The Sixth Circuit recently cast significant doubt on the ability of an attorney to represent two of more defendants in a criminal case.  The Model Rules of Professional Conduct generally prohibit dual representation if the defense of one defendant will impair the defense of another.  But the Model Rules permit dual representation if four factors are met:

  1. the lawyer reasonably believes that the lawyer will be able to provide competent and diligent representation to each affected client;
  2. the representation is not prohibited by law;
  3. the representation does not involve the assertion of a claim by one client against another client represented by the lawyer in the same litigation or other proceeding before a tribunal; and
  4. each affected client gives informed consent, confirmed in writing.

Model Rules of Prof’l Conduct R. 1.7 (2009).  In United States v. McCoy, the representation appeared to meet each of the four factors and the defendants provided their written consent to the district court. 

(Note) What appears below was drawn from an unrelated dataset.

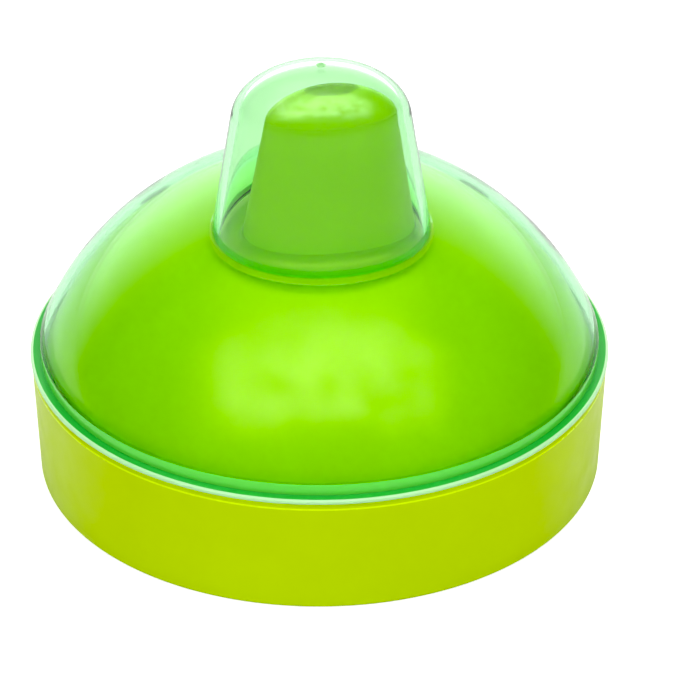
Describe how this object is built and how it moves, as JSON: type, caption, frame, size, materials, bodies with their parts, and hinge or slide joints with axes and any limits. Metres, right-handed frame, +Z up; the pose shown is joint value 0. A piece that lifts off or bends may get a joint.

But in criminal proceedings, the court has an independent obligation to preserve the integrity of the case (as reflected in Rule 44 of the Federal Rules of Criminal Procedure).  The district court held a hearing to determine whether the representation was appropriate.  Before the hearing, the court appointed independent counsel to each defendant to advise the defendants as to the possible consequences of the waiver.  Even after being so advised, both defendants requested the court to permit the joint representation.

The district court denied the request.  Primarily, the court relied on two grounds to disqualify the defendants’ choice of attorney.  First, the Government had offered a plea agreement to one defendant that required (as part of the deal) cooperation against the other (defendants strongly argued that the offer was a ploy to create a conflict where none actually existed).  Second, there existed a substantial probability that the attorneys would face a conflict at trial or at sentencing because it might be advantageous for one defendant to argue that he was less culpable than his co-defendant (though defendants noted on appeal that this did not actually occur).  The United States Court of Appeals for the Sixth Circuit found that the district court’s decision was well-within its discretion.

The case highlights the problems inherent in dual representation scenarios in criminal cases.  It is practically an invitation for court scrutiny.  But there are alternatives (e.g., joint defense agreements) that may offer similar benefits without the potential for ethical dilemmas and court intervention.

The case may be found at United States v. McCoy, 10-6099, 2012 U.S. App. LEXIS 9454 (6th Cir. May 8, 2012).